◆ **TASK DIRECTIONS**: Take the entries below and reproduce them word for word.

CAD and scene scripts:
%%

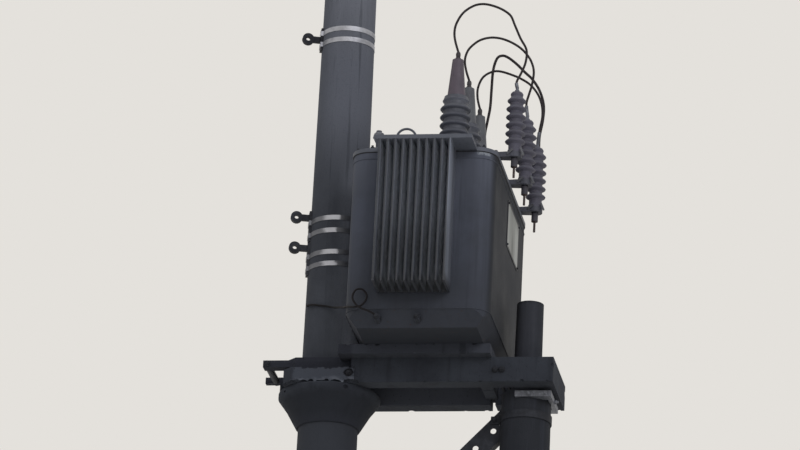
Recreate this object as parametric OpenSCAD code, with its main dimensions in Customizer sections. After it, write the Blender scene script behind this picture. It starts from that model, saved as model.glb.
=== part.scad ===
// Two-pole transformer platform in concrete, with a finned oil transformer.
// Millimetres. X runs along the pole line, -Y faces the viewer, Z is up.
// The origin is the centre of the main pole's foot at ground level.

/* [Poles] */
// Height of the main pole above ground
main_pole_h = 11500; // [9000:50:14000]
// Diameter of the main pole at its top
main_pole_top_d = 200; // [160:5:260]
// Widening of a pole for each metre down
pole_taper = 15; // [10:1:20]
// Distance between the axes of the two poles
pole_spacing = 1000; // [950:5:1500]
// Height of the short pole's top above the platform's underside
short_pole_rise = 484; // [300:1:900]
// Diameter of the short pole at its top
short_pole_top_d = 135; // [110:1:180]
// Diameter of the short pole's thick part at its shoulder
shoulder_d = 247; // [200:1:360]

/* [Platform] */
// Height of the platform's underside above ground
platform_h = 5000; // [3500:10:7000]
// Thickness of the deck
deck_t = 50; // [40:1:90]
// Depth of the ribs under the deck
rib_h = 128; // [110:1:200]
// Distance of a rib's outer face from the pole line
rib_face_y = 230; // [200:1:320]
// Distance of the deck's edge from the pole line
deck_edge_y = 295; // [240:1:420]
// Position of the deck's right end along the pole line
deck_end_x = 850; // [700:5:1200]

/* [Tank] */
// Width of the tank along the pole line
tank_w = 726; // [500:2:1100]
// Depth of the tank across the pole line
tank_d = 1184; // [600:2:1400]
// Height of the tank without its cover
tank_h = 910; // [600:2:1400]
// Centre of the tank along the pole line
tank_x = 514; // [450:1:700]
// Radius of the tank's upright corners
tank_corner_r = 100; // [40:1:200]
// Thickness of the cover
cover_t = 20; // [8:1:30]
// Overhang of the cover past the walls
cover_lip = 5; // [3:1:50]

/* [Fins] */
// Position of a fin bank's left side along the pole line
fin_bank_x = 319; // [250:1:400]
// Width of a fin bank
fin_bank_w = 363; // [200:1:420]
// Height of the fin banks' lower edge above the deck
fin_foot = 162; // [100:2:300]
// Reach of the fins from the wall
fin_reach = 185; // [60:1:300]
// Number of fins in a bank
fin_count = 10; // [5:1:20]
// Thickness of one fin
fin_t = 12; // [8:1:20]

/* [Insulators] */
// Distance between neighbouring high-voltage bushings
hv_pitch = 390; // [300:5:450]
// Position of the high-voltage bushings along the pole line
hv_x = 637; // [500:1:780]
// Radius of a bushing's sheds
hv_shed_r = 78; // [66:1:100]
// Position of the surge arresters along the pole line
arrester_x = 945; // [930:1:970]
// Radius of an arrester's sheds
arrester_shed_r = 51; // [38:1:80]
// Position of the low-voltage bushings along the pole line
lv_x = 242; // [200:1:400]

/* [Pole hardware] */
// Width of the steel straps round the main pole
strap_w = 25; // [15:1:30]

/* [Hidden] */
deck_top = platform_h + rib_h + deck_t;
short_pole_top = platform_h + short_pole_rise;
tank_top = deck_top + tank_h;
cover_top = tank_top + cover_t;
tank_right = tank_x + tank_w / 2;
wall_y = tank_d / 2;
fin_tip_y = wall_y + fin_reach;
arrester_base = cover_top + 42;
left_rod_x = -298;
lug_z = platform_h + 124;
lug_front_y = -160;
lug_inner_y = -102;
lug_rear_y = 96;

// Radius of the main pole at a height above ground
function main_r(z) = main_pole_top_d / 2 + (main_pole_h - z) / 1000 * pole_taper / 2;

// Radius of the short pole's upper part at a height above ground
function short_r(z) = short_pole_top_d / 2 + (short_pole_top - z) / 1000 * pole_taper / 2;

// Radius of the short pole's thick part at a height above ground
function thick_r(z) = shoulder_d / 2 + (platform_h - z) / 1000 * pole_taper / 2;

// Rectangle in plan with rounded corners, about its centre
module rounded_plan(w, d, r) {
    square([w - 2 * r, d], center = true);
    square([w, d - 2 * r], center = true);
    for (sx = [-1, 1], sy = [-1, 1])
        translate([sx * (w / 2 - r), sy * (d / 2 - r)])
            circle(r = r, $fn = 64);
}

// Cone that stands for the main pole where a piece is cut to fit it
module main_pole_cut(z0, z1) {
    translate([0, 0, z0])
        cylinder(r1 = main_r(z0), r2 = main_r(z1), h = z1 - z0, $fn = 96);
}

// Cone that stands for the short pole's upper part where a piece is cut to fit it
module short_pole_cut(z0, z1) {
    translate([pole_spacing, 0, z0])
        cylinder(r1 = short_r(z0), r2 = short_r(z1), h = z1 - z0, $fn = 96);
}

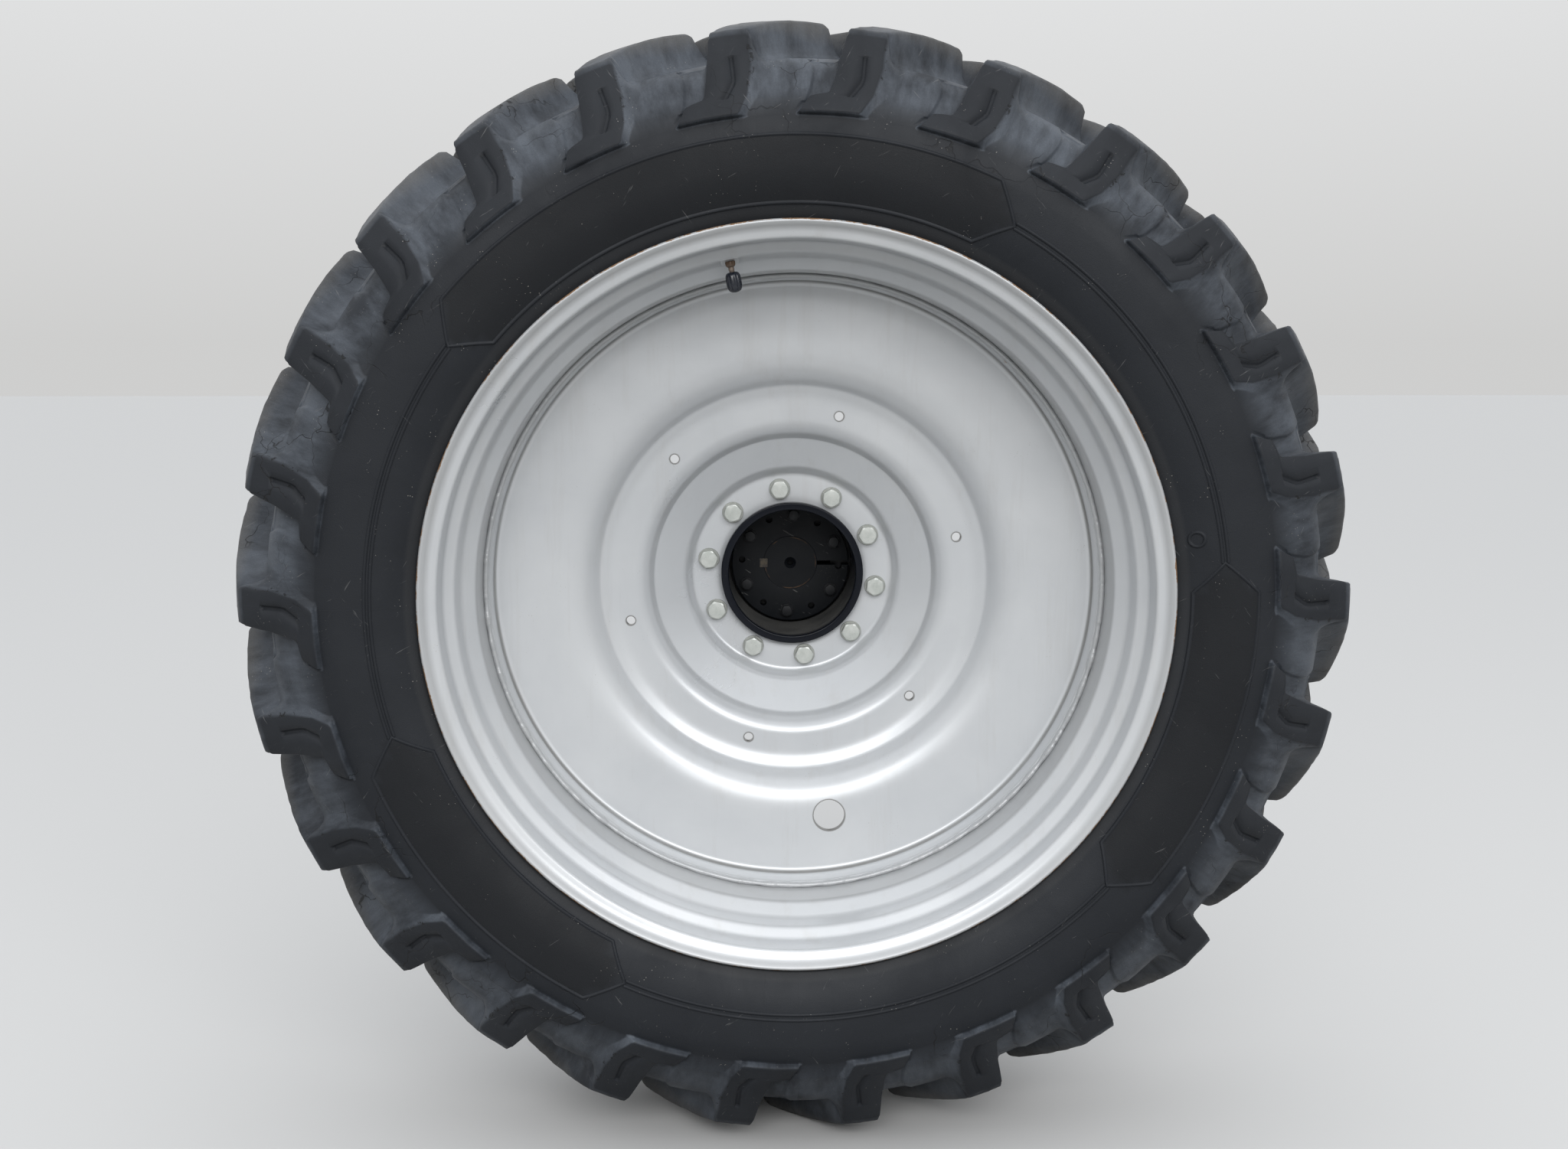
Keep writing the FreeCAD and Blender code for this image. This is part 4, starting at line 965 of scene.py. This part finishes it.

%%

◆ **TASK ANSWER**:
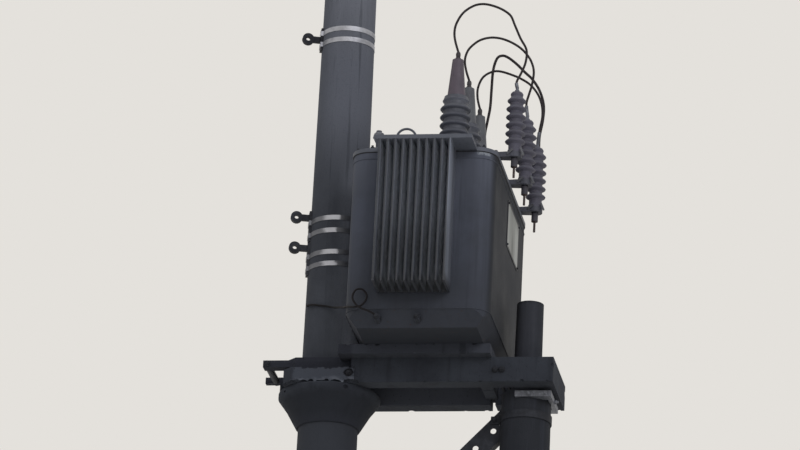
Recreate this object as parametric OpenSCAD code, with its main dimensions in Customizer sections. After it, write the Blender scene script behind this picture. It starts from that model, saved as model.glb.
=== part.scad ===
// Two-pole transformer platform in concrete, with a finned oil transformer.
// Millimetres. X runs along the pole line, -Y faces the viewer, Z is up.
// The origin is the centre of the main pole's foot at ground level.

/* [Poles] */
// Height of the main pole above ground
main_pole_h = 11500; // [9000:50:14000]
// Diameter of the main pole at its top
main_pole_top_d = 200; // [160:5:260]
// Widening of a pole for each metre down
pole_taper = 15; // [10:1:20]
// Distance between the axes of the two poles
pole_spacing = 1000; // [950:5:1500]
// Height of the short pole's top above the platform's underside
short_pole_rise = 484; // [300:1:900]
// Diameter of the short pole at its top
short_pole_top_d = 135; // [110:1:180]
// Diameter of the short pole's thick part at its shoulder
shoulder_d = 247; // [200:1:360]

/* [Platform] */
// Height of the platform's underside above ground
platform_h = 5000; // [3500:10:7000]
// Thickness of the deck
deck_t = 50; // [40:1:90]
// Depth of the ribs under the deck
rib_h = 128; // [110:1:200]
// Distance of a rib's outer face from the pole line
rib_face_y = 230; // [200:1:320]
// Distance of the deck's edge from the pole line
deck_edge_y = 295; // [240:1:420]
// Position of the deck's right end along the pole line
deck_end_x = 850; // [700:5:1200]

/* [Tank] */
// Width of the tank along the pole line
tank_w = 726; // [500:2:1100]
// Depth of the tank across the pole line
tank_d = 1184; // [600:2:1400]
// Height of the tank without its cover
tank_h = 910; // [600:2:1400]
// Centre of the tank along the pole line
tank_x = 514; // [450:1:700]
// Radius of the tank's upright corners
tank_corner_r = 100; // [40:1:200]
// Thickness of the cover
cover_t = 20; // [8:1:30]
// Overhang of the cover past the walls
cover_lip = 5; // [3:1:50]

/* [Fins] */
// Position of a fin bank's left side along the pole line
fin_bank_x = 319; // [250:1:400]
// Width of a fin bank
fin_bank_w = 363; // [200:1:420]
// Height of the fin banks' lower edge above the deck
fin_foot = 162; // [100:2:300]
// Reach of the fins from the wall
fin_reach = 185; // [60:1:300]
// Number of fins in a bank
fin_count = 10; // [5:1:20]
// Thickness of one fin
fin_t = 12; // [8:1:20]

/* [Insulators] */
// Distance between neighbouring high-voltage bushings
hv_pitch = 390; // [300:5:450]
// Position of the high-voltage bushings along the pole line
hv_x = 637; // [500:1:780]
// Radius of a bushing's sheds
hv_shed_r = 78; // [66:1:100]
// Position of the surge arresters along the pole line
arrester_x = 945; // [930:1:970]
// Radius of an arrester's sheds
arrester_shed_r = 51; // [38:1:80]
// Position of the low-voltage bushings along the pole line
lv_x = 242; // [200:1:400]

/* [Pole hardware] */
// Width of the steel straps round the main pole
strap_w = 25; // [15:1:30]

/* [Hidden] */
deck_top = platform_h + rib_h + deck_t;
short_pole_top = platform_h + short_pole_rise;
tank_top = deck_top + tank_h;
cover_top = tank_top + cover_t;
tank_right = tank_x + tank_w / 2;
wall_y = tank_d / 2;
fin_tip_y = wall_y + fin_reach;
arrester_base = cover_top + 42;
left_rod_x = -298;
lug_z = platform_h + 124;
lug_front_y = -160;
lug_inner_y = -102;
lug_rear_y = 96;

// Radius of the main pole at a height above ground
function main_r(z) = main_pole_top_d / 2 + (main_pole_h - z) / 1000 * pole_taper / 2;

// Radius of the short pole's upper part at a height above ground
function short_r(z) = short_pole_top_d / 2 + (short_pole_top - z) / 1000 * pole_taper / 2;

// Radius of the short pole's thick part at a height above ground
function thick_r(z) = shoulder_d / 2 + (platform_h - z) / 1000 * pole_taper / 2;

// Rectangle in plan with rounded corners, about its centre
module rounded_plan(w, d, r) {
    square([w - 2 * r, d], center = true);
    square([w, d - 2 * r], center = true);
    for (sx = [-1, 1], sy = [-1, 1])
        translate([sx * (w / 2 - r), sy * (d / 2 - r)])
            circle(r = r, $fn = 64);
}

// Cone that stands for the main pole where a piece is cut to fit it
module main_pole_cut(z0, z1) {
    translate([0, 0, z0])
        cylinder(r1 = main_r(z0), r2 = main_r(z1), h = z1 - z0, $fn = 96);
}

// Cone that stands for the short pole's upper part where a piece is cut to fit it
module short_pole_cut(z0, z1) {
    translate([pole_spacing, 0, z0])
        cylinder(r1 = short_r(z0), r2 = short_r(z1), h = z1 - z0, $fn = 96);
}

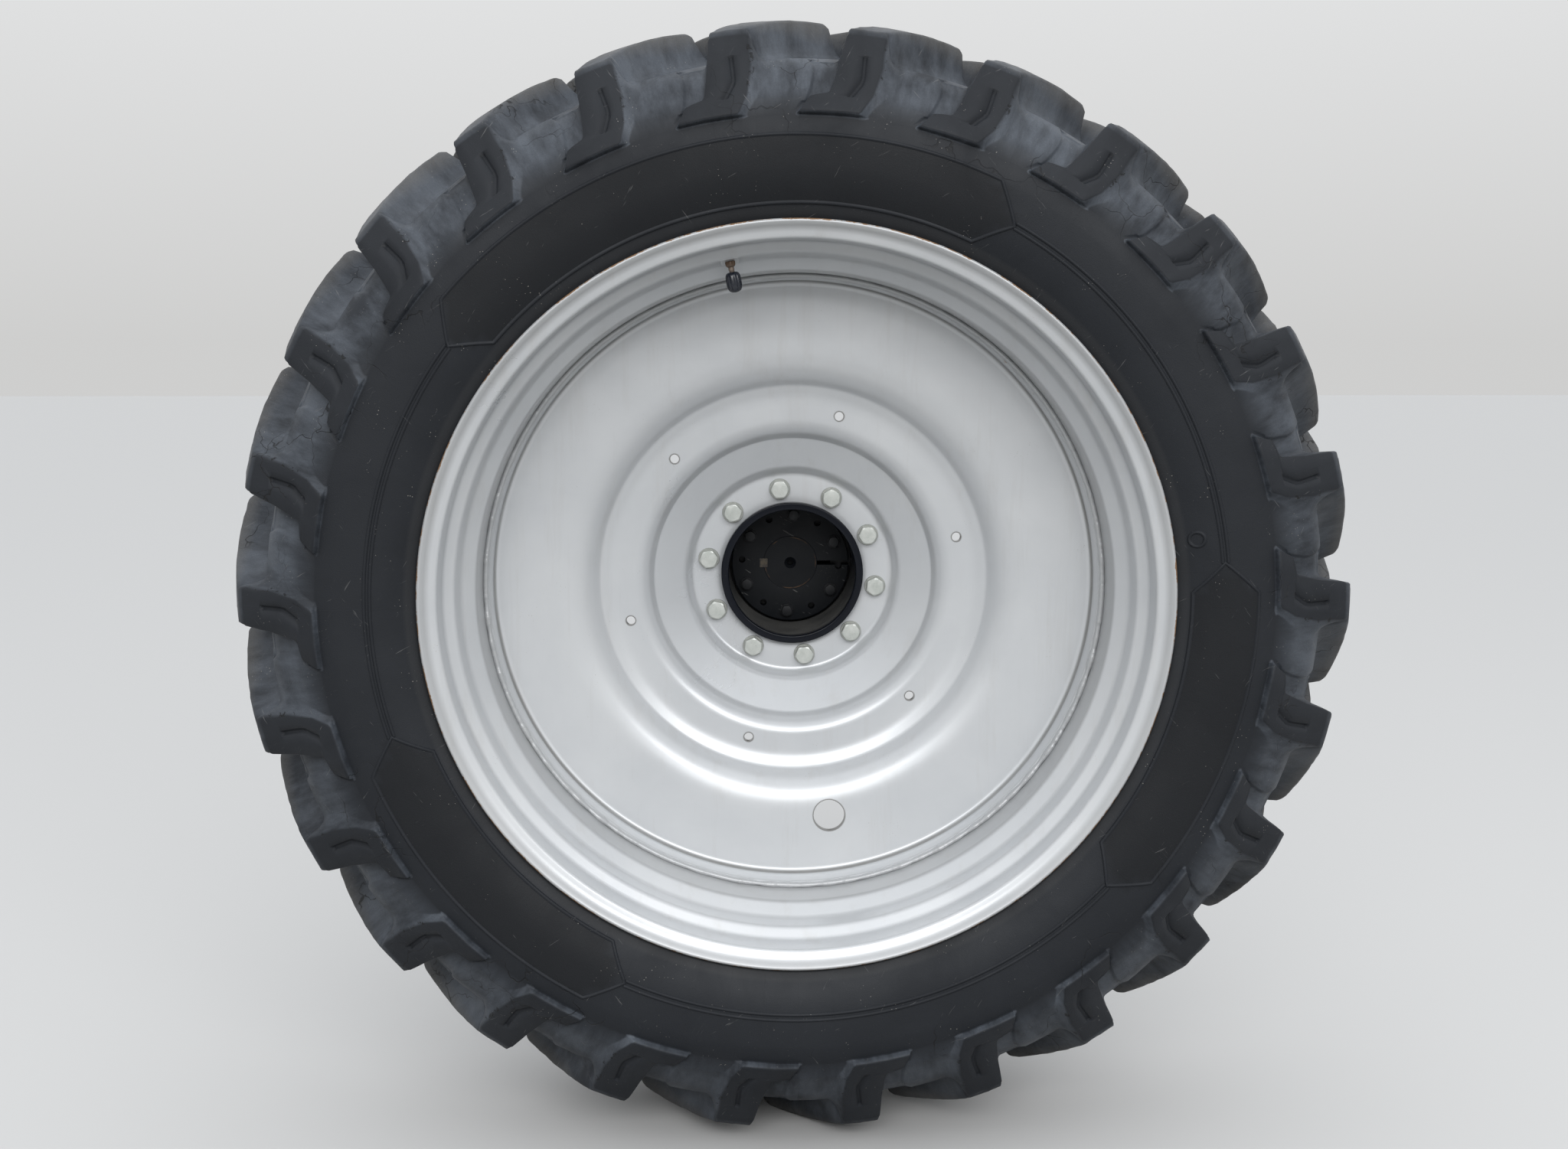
Keep writing the FreeCAD and Blender code for this image. This is part 4, starting at line 965 of scene.py. This part finishes it.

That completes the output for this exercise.